Rabies for example, is a viral disease that can kill humans in a very short time frame. Handling rabies must be undertaken with extreme caution as it’s extremely contagious. But could your dog contract rabies just from eating poop on its usual walk?
Can Dogs Get Rabies From Eating Poop?
Some may think because rabies is so highly contagious, your dog could contract it just from eating the poop of an infected animal, but this is not possible. The rabies virus is contracted via saliva, so would actually require a bite or saliva from an infected animal getting in a wound.
Does My Dog Have Rabies?
Rabies is extremely serious, so keep an eye out for these symptoms: Does your dog seem anxious and irritable? Is your dog staggering and appear disoriented? Is your dog eating unusual things? Is your dog suffering with seizures or paralysis of a limb? Does you dog appear sensitive to light, touch and sound? All of these are signs of rabies and require immediate attention.
But what causes rabies? Rabies is contracted through the blood or saliva of another infected animal. Commonly from, bats, skunks, raccoons, rabbits, cats, and other dogs. It can even be contracted for a short period from the carcass of a dead animal. It is usually transmitted via a bite, but can also be passed by saliva coming into contact with an open wound.
How will your vet diagnose rabies? The first thing you need to do if you suspect rabies is cage your dog before taking it to the vet. The vet will then quarantine your dog to observe it for symptoms. Unfortunately, a thorough diagnostic cannot be made until after death, via a direct fluorescence antibody test of brain tissue. For further information on symptoms, causes, and diagnosis, learn more at our guide to Rabies in Dogs.

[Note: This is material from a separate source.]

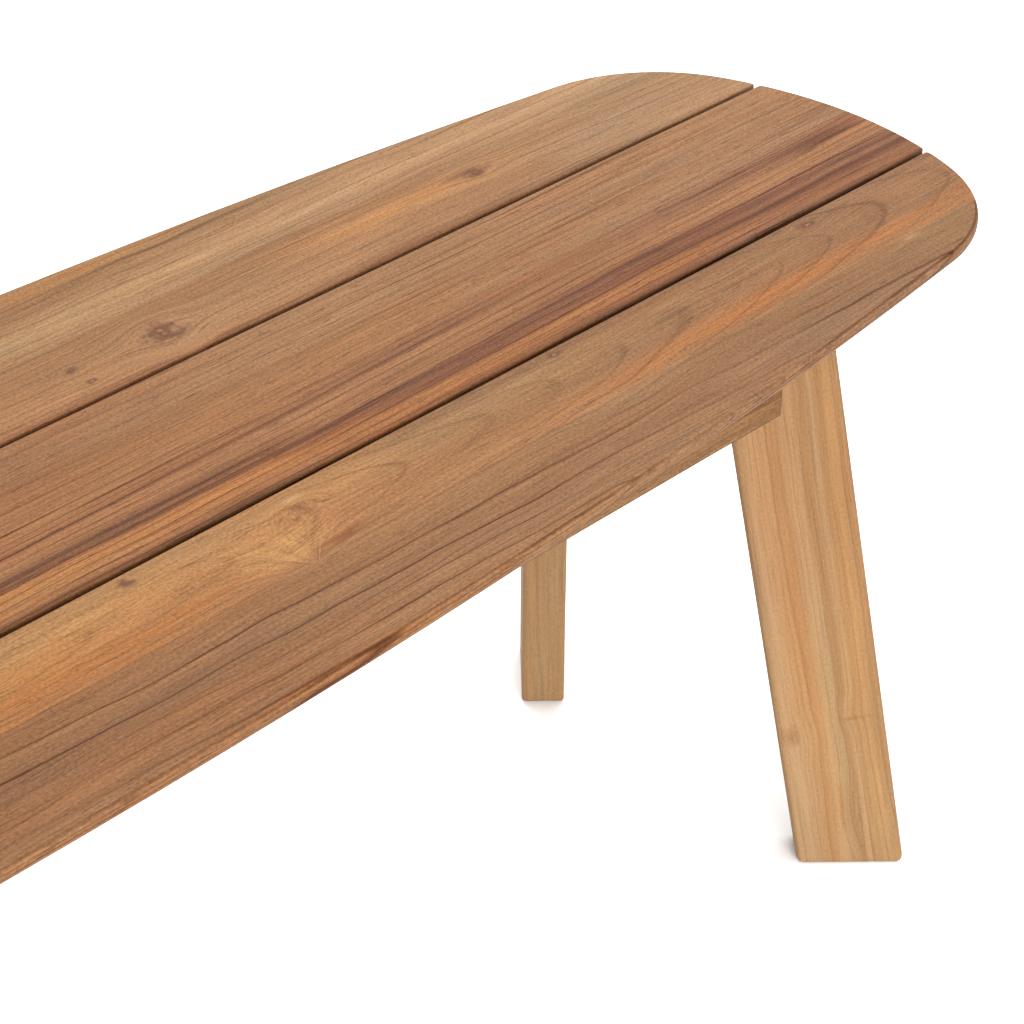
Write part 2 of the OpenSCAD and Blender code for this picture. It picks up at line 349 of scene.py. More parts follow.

How Do I Treat My Dog’s Rabies?
The first measure to take is absolute quarantine as soon as you suspect rabies and have witnessed any symptoms. However, even when you have taken your dog to the vet, treatment is extremely limited. Rabies cannot be cured and for that reason once your vet is confident the dog is suffering from rabies, they will recommend putting it down. This is due to the significant threat an infected dog poses not only to other animals, but to humans as well. If for some reason euthanasia isn’t pursued, your dog will likely die within 7-10 days.
The most important measure you as an owner can take is preventative; getting your dog vaccinated. The vaccination could save your dog’s life and protect it from future rabies risk. Most states now require by law that require that unvaccinated pets leave their family home and are quarantined for at least 10 days if they bite someone. While this may seem extreme, this just highlights the danger rabies poses. If your dog is vaccinated, no recovery will be needed and your dog will be immune from a fatal disease.
It can be helpful to read first hand accounts and to see frequently asked questions about rabies vaccines answered by our in-house vets.
How Is Rabies Similar in Dogs, Humans and Other Animals?
Rabies manifests itself in many of the same ways in dogs as it does in humans and other animals. Some of the common symptoms you could expect to see are as follows:
Both dogs and humans can exhibit aggressive and antisocial behavior.
In both, paralysis of limbs may take place as the infection progresses.
Staggering, disorientation and weakness are often symptoms exhibited by both dogs and humans.
An extreme fever can often take place in both dogs and humans.
Unexpected seizures and sudden death are both symptoms of rabies in dogs, humans, and other animals.
How Is Rabies Different in Dogs, Humans and Other Animals?
While you have seen there are many similarities in the way rabies manifests itself in dogs, humans and other animals, there are also certain differences worth highlighting. Some of those differences are as follows:
In dogs, biting and eating unusual objects is a much more common symptom than it is in humans.
Headaches are one of the first symptoms in humans, it is less clear when and if they strike in dogs with rabies.
In humans, hydrophobia frequently develops due to the difficulty of swallowing.
Zoey was a 2-year-old Boston Terrier when she started to foam at the mouth and went blind in one eye. The owners, understandably concerned, took her to the vet’s where she was quarantined for observation. However, it turned out that Zoey had actually been vaccinated by previous owners and that epilepsy, poisoning, and brain lesions were more likely causes than rabies. This case highlights the importance of vaccination, but also the need to consider other possibilities as well.